Notice
This document is for a development version of Ceph.
Management Gateway
Deploying mgmt-gateway
In Ceph releases beginning with Squid, the mgmt-gateway service introduces a new design for Ceph applications based on a modular, service-based architecture. This service, managed by cephadm and built on top of nginx (an open-source, high-performance web server), acts as the new front-end and single entry point to the Ceph cluster. The mgmt-gateway provides unified access to all Ceph applications, including the Ceph dashboard and monitoring stack. Employing nginx enhances security and simplifies access management due to its robust community support and high-security standards. The mgmt-gateway service acts as a reverse proxy that routes requests to the appropriate Ceph application instances.
In order to deploy the mgmt-gateway service, use the following command:
ceph orch apply mgmt-gateway [--placement ...] ...
Once applied cephadm will reconfigure specific running daemons (such as monitoring) to run behind the new created service. External access to those services will not be possible anymore. Access will be consolidated behind the new service endpoint: https://<node-ip>:<port>.
Benefits of the mgmt-gateway service
Unified Access
: Consolidated access through nginx improves security and provide a single entry point to services.Improved user experience
: User no longer need to know where each application is running (ip/host).High Availability for dashboard
: nginx HA mechanisms are used to provide high availability for the Ceph dashboard.High Availability for monitoring
: nginx HA mechanisms are used to provide high availability for monitoring.
Security enhancements
Once the mgmt-gateway service is deployed user cannot access monitoring services without authentication through the Ceph dashboard.
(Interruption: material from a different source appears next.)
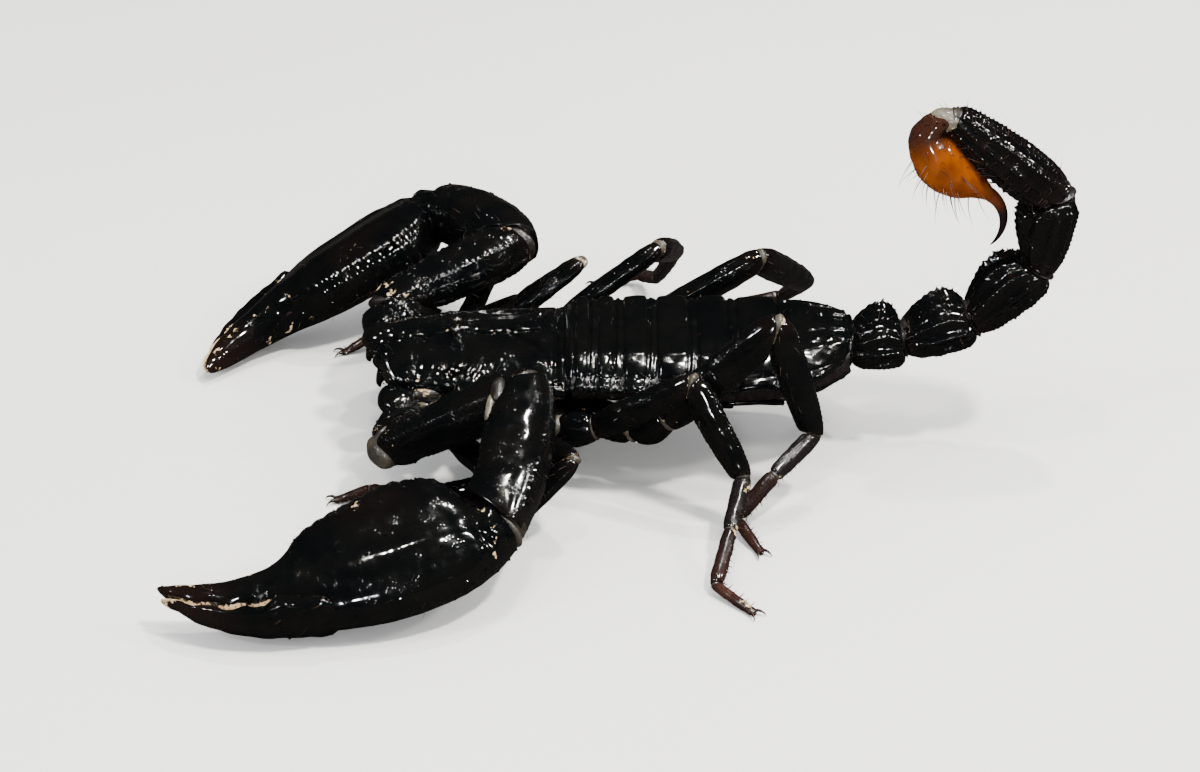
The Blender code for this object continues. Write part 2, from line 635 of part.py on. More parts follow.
def stand_at_origin():
    """Parent every part to one empty, so that the box of the whole stands on the origin."""
    parts = [item for item in bpy.context.scene.objects if not item.hide_render]
    bpy.context.view_layer.update()
    corners = [item.matrix_world @ vertex.co for item in parts for vertex in item.data.vertices]
    low = [min(point[axis] for point in corners) for axis in range(3)]
    high = [max(point[axis] for point in corners) for axis in range(3)]
    root = bpy.data.objects.new("scorpion", None)
    bpy.context.collection.objects.link(root)
    for item in list(bpy.context.scene.objects):
        if item is not root:
            item.parent = root
    root.location = (-(low[0] + high[0]) / 2, -(low[1] + high[1]) / 2, -low[2])


def main():
    clear_scene()
    build_carapace()
    build_eyes()
    build_chelicerae()
    build_coxosternum()
    build_pectines()
    build_mesosoma()
    build_tail()
    for side in (LEFT, RIGHT):
        build_palp(side)
        for number in range(4):
            build_leg(side, number)
    stand_at_origin()


main()
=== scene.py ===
"""Looks of a life-size forest scorpion: black shell plates, skin at the joints, teeth and bristles.

Everything is laid out in the animal's own frame, in millimetres: it faces -Y, its left side is
+X and the floor is z = 0.  A direction is a pair (sweep, rise) in degrees: sweep turns from
straight ahead out to the limb's own side, and rise lifts it from the floor.  A shell is a grid of
points, a row of rings from one end of a body part to the other.
"""

import math

import bpy
import numpy as np
from mathutils import Matrix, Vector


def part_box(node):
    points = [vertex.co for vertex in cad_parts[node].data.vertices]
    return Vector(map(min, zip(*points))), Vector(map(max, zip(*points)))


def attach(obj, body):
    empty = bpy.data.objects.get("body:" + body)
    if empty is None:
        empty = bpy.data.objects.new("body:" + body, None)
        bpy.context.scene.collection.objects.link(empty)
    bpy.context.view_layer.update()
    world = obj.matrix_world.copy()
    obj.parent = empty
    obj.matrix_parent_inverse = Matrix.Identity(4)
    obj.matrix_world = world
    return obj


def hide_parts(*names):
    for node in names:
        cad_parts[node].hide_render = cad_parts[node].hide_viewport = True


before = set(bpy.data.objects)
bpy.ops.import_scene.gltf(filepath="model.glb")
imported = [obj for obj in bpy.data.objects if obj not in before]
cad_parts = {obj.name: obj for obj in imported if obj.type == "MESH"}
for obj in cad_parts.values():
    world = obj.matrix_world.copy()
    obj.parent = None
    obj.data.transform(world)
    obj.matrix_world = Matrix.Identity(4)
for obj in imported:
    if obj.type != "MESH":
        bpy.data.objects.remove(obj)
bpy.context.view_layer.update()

MM = 0.001
CLEARANCE = 0.00002  # nothing dips below this height over the floor
LEFT, RIGHT = 1, -1
SIDE_NAMES = {LEFT: "left", RIGHT: "right"}

# Carapace
CARAPACE_FRONT = -21.7
CARAPACE_REAR = -3.35
CARAPACE_UNDERSIDE = 9.4
NOTCH_DEPTH = 1.6
EYE_Y = -14.2
EYE_SPREAD = 0.95
EYE_RADIUS = 0.56

# Trunk: (length, half width at the rear edge, belly height) of seven segments
TRUNK_START = -3.05
TRUNK = (
    (2.3, 8.7, 8.8),
    (2.5, 8.9, 8.8),
    (3.3, 9.0, 8.7),
    (4.0, 9.0, 7.4),
    (3.9, 8.9, 7.4),
    (5.0, 8.4, 7.6),
    (6.9, 3.9, 7.9),
)
TRUNK_HALF_WIDTH = 8.6
PLATE_EDGE = 11.0
PLATE_CROWN = 13.6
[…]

High availability enhancements
nginx HA mechanisms are used to provide high availability for all the Ceph management applications including the Ceph dashboard and monitoring stack. In case of the Ceph dashboard user no longer need to know where the active manager is running. mgmt-gateway handles manager failover transparently and redirects the user to the active manager. In case of the monitoring mgmt-gateway takes care of handling HA when several instances of Prometheus, Alertmanager or Grafana are available. The reverse proxy will automatically detect healthy instances and use them to process user requests.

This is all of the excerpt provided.